Honestly, I just don't behave very hipster-ish anymore, and that's fine. But, it's kinda nice to be friends with people who've been in bands, lived that life, and are now trading in record-store jobs for PhDs or local politics. There's a mutual understanding. We aren't giving up our turntables or Devandra Banhart shows, but we get to be grown-ups now. Which is why I related to Neal's thrill when his boy Elijah told him he wanted to ROCK, and would only listen to Black Sabbath, the Ramones and the Hives (it was 2002, give 'em a break). And I get their desire to not let having a baby destroy their coolness or totally disrupt their lives (yeah right). I can at least ideally think that, right? Sam's still going on European tour in February, and I'll still take our babies back to Africa someday. Believe you me! And you bet this baby will grow up listening to records and singing Neil Young songs. And I'm saving all my band t-shirts for when my future daughter (if I have one) thinks they're cool.

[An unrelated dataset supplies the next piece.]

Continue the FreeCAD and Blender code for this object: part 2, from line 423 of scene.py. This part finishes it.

So there you have it, my aging hipster parenthood rant. Reading Alternadad did, however, make me glad that I don't work in the music industry anymore, have a pretty solid career on my horizon, and that Sam has a real job other than playing music.

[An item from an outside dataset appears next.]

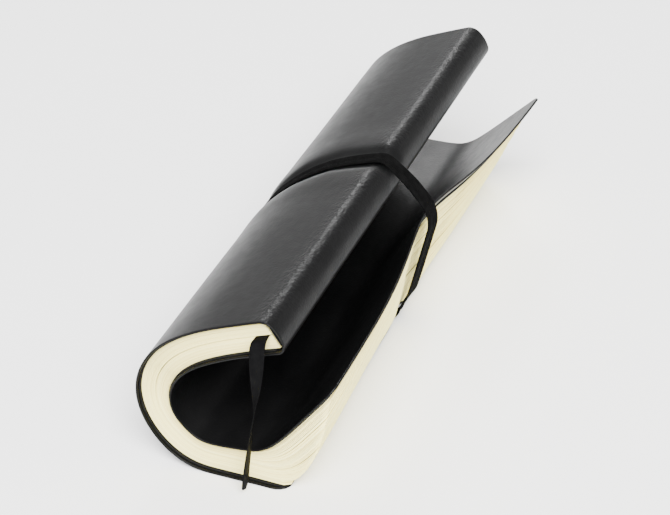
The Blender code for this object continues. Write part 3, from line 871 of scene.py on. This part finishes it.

I guess we all have to grow up someday...



...Nah.

3 Responses on "Does this baby look good with my bluebird tattoo?"

  1. Anonymous says:

    Awww...This is a great passage. I love you, little darlin'! I hope you still love me until I have babies. ;)

    Rebecca says:

    While I am no means a "hipster," I can definitely appreciate the struggle one goes through going from girl to mommy.

    All I can say is absolutely don't lose your hipster, show your baby who you are. And then after you show her your fun side, then show her you mean parenting bidness and that tattoo you have inside your mouth. I love that one!

    great post!

    Ah Balthazar...

    I'm so glad I was never your boyfriend or pet rat.